At 10:30 am on 5 December 1940, Stolwijks rudder broke, and the many attempts at repair failed due to the weather. The anchor was dropped but the chain snapped and even going in full reverse did not halt the ship's steady drift toward the rocky Irish coastline. One of the escorting destroyers, , risked her own safety in trying to rescue the crew of Stolwijk and was herself nearly destroyed. Stolwijk lost one of her lifeboats at this stage suffered damage to the other. A massive wave washed her radio operator overboard and Stolwijk hit the rocks at 11:30 pm. Nine sailors made an attempt to reach the lifeboat that had been washed overboard. According to the official court report, some made it to the lifeboat, but the storm capsized it and only three bodies were subsequently recovered. The remaining 18 survivors remained on board and radioed for help.

==Rescue of the survivors==
Arranmore Lifeboat were notified late in the evening of 6 December 1940 of the ship in distress and given an approximate location. It was too late and stormy to depart immediately. The all-volunteer lifeboat crew departed Arranmore Island at 6:30 am on 7 December in a hurricane-force gale. Witnesses claim the lifeboat K.T.J.S. went over one wave and through the next on the outward journey. Stowijk had gone aground on rocks called Carraignacrubog ("The Rock of Crabs") just north of Inishdooey and south of Inisbeg. The National Archives in the Netherlands has this information of the rescue from the secretary of the RNLI (C.R. Satterthwaite) in April 1941:
- The lifeboat reached Stolwijk at noon in very stormy conditions.
- The crew of Stolwijk were huddled at the stern of the ship and waves were breaking over them.
- The lifeboat anchored to windward and drifted close to the boat and then fired a line to the crew so a breeches buoy could be used to transfer the men. This procedure was repeated three times as the line kept breaking. It took four hours for all eighteen survivors to be rescued in this way, each spending upwards of five minutes in the water.
- It took the lifeboat a further five hours to reach Burtonport on the mainland during which she was nearly swamped by heavy seas.
- The coxswain John Boyle was awarded the Gold Medal by the RNLI, the Institution's highest award for gallantry.
- The motor mechanic Teague Ward was awarded the RNLI Silver Medal, with the Bronze Medal awarded to the other crew members: Philip Boyle, acting second-coxswain, Philip Byrne, acting bowman, Neil Byrne, assistant motor-mechanic, Patrick O’Donnell, Joseph Rodgers, and Bryan Gallagher. Queen Wilhelmina of the Netherlands awarded the Dutch gold medal for gallantry in saving life to Coxswain John Boyle, the silver medal to Teague Ward and the bronze medal to each of the six other members of the crew.

==Immediate aftermath==
The three bodies recovered following the tragedy were originally buried in the Church of Ireland graveyard in Killult (Donegal, Ireland). In October 2000, the bodies were exhumed and re-interred at the National Cemetery of Honours in Loenen (Netherlands).
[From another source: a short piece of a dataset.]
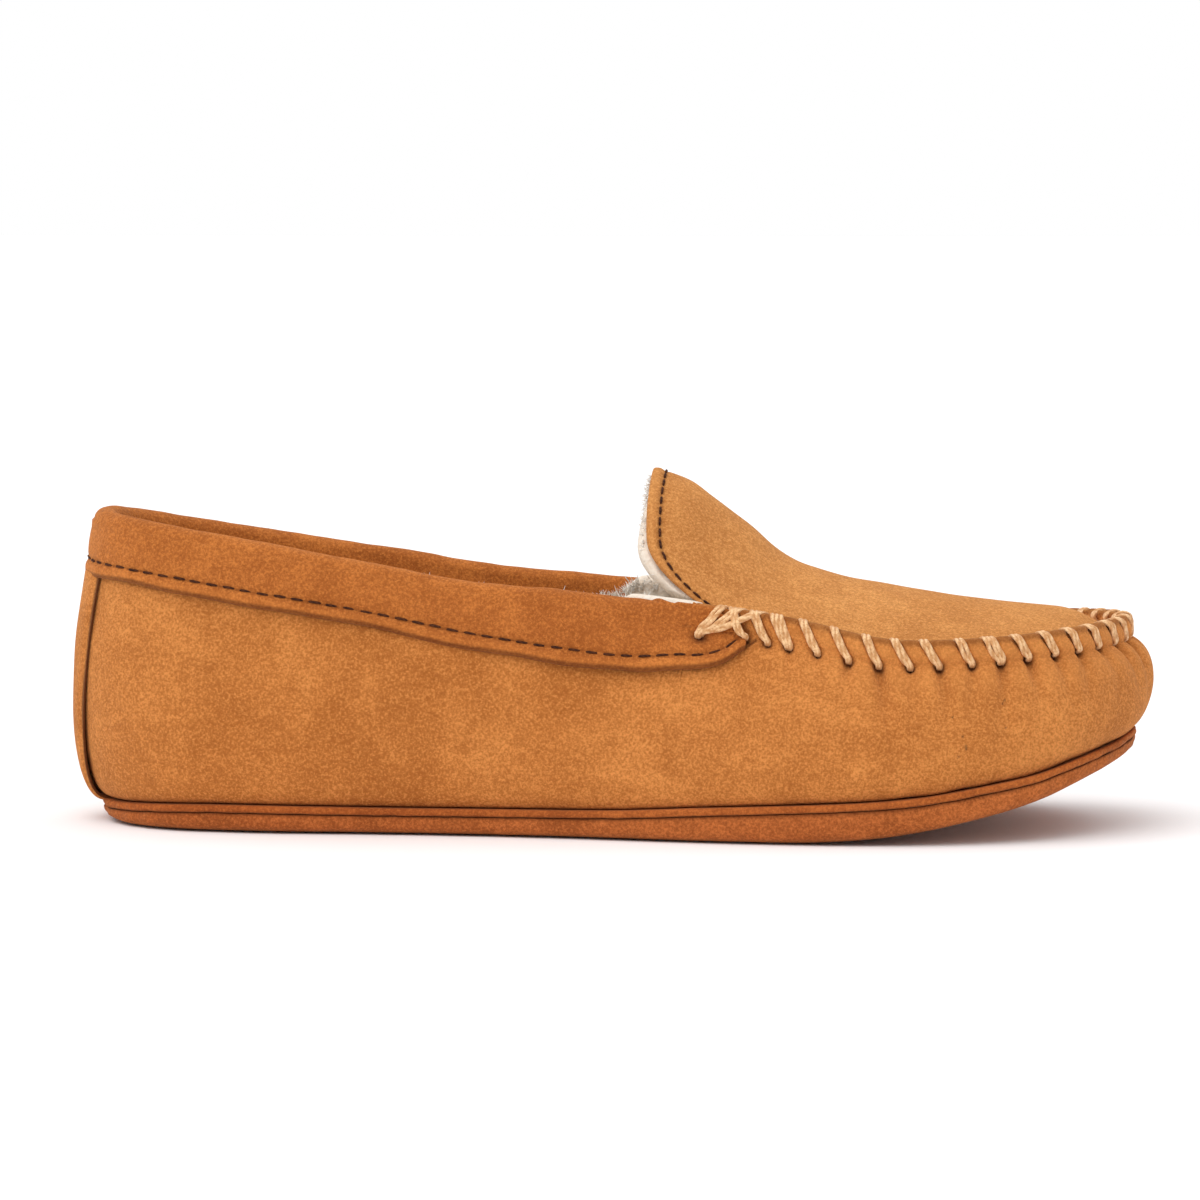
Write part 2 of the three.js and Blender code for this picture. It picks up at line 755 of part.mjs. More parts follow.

Sabre put into Derry, with sea damage on 7 December 1940. Her commander, Lieutenant Commander Brian Dean, suffered a fractured skull in the rescue attempt and was retired from the sea. Sabre sailed to Belfast for repairs and resumed activity on 18 January 1941 under the command of Peter Gretton.

The British ship SS Ashcrest 5,652 tons, was also part of SC 13 and also experienced a broken rudder during the storm. She radioed for help but the message was intercepted by a German submarine. She was torpedoed by U-140 on 8 December 1940 with the loss of all 38 men.

==75th anniversary song: "I'll Go"==
On 7 December 2015, Arranmore publican and singer-songwriter, Jerry Early (son of Andrew Early, the last eye witness on Arranmore to remember the day, who knew the lifeboat crew and story well) released a song on iTunes called "I'll Go", to commemorate the actions of the lifeboat crew. He co-wrote the song with his cousin John Gallagher. It has received considerable airplay in Donegal since the launch and all proceeds were being donated towards the creation of a permanent monument on Arranmore Island. In September 2020, the Irish duo, Ye Vagabond, released "The Ballad of Stolwijk Rescue", written and presented in a 'radio ballad' format by musician Brían MacGloinn.

==Permanent monument==
On 6 August 2017, a new permanent monument was unveiled at Arranmore, commemorating the rescue.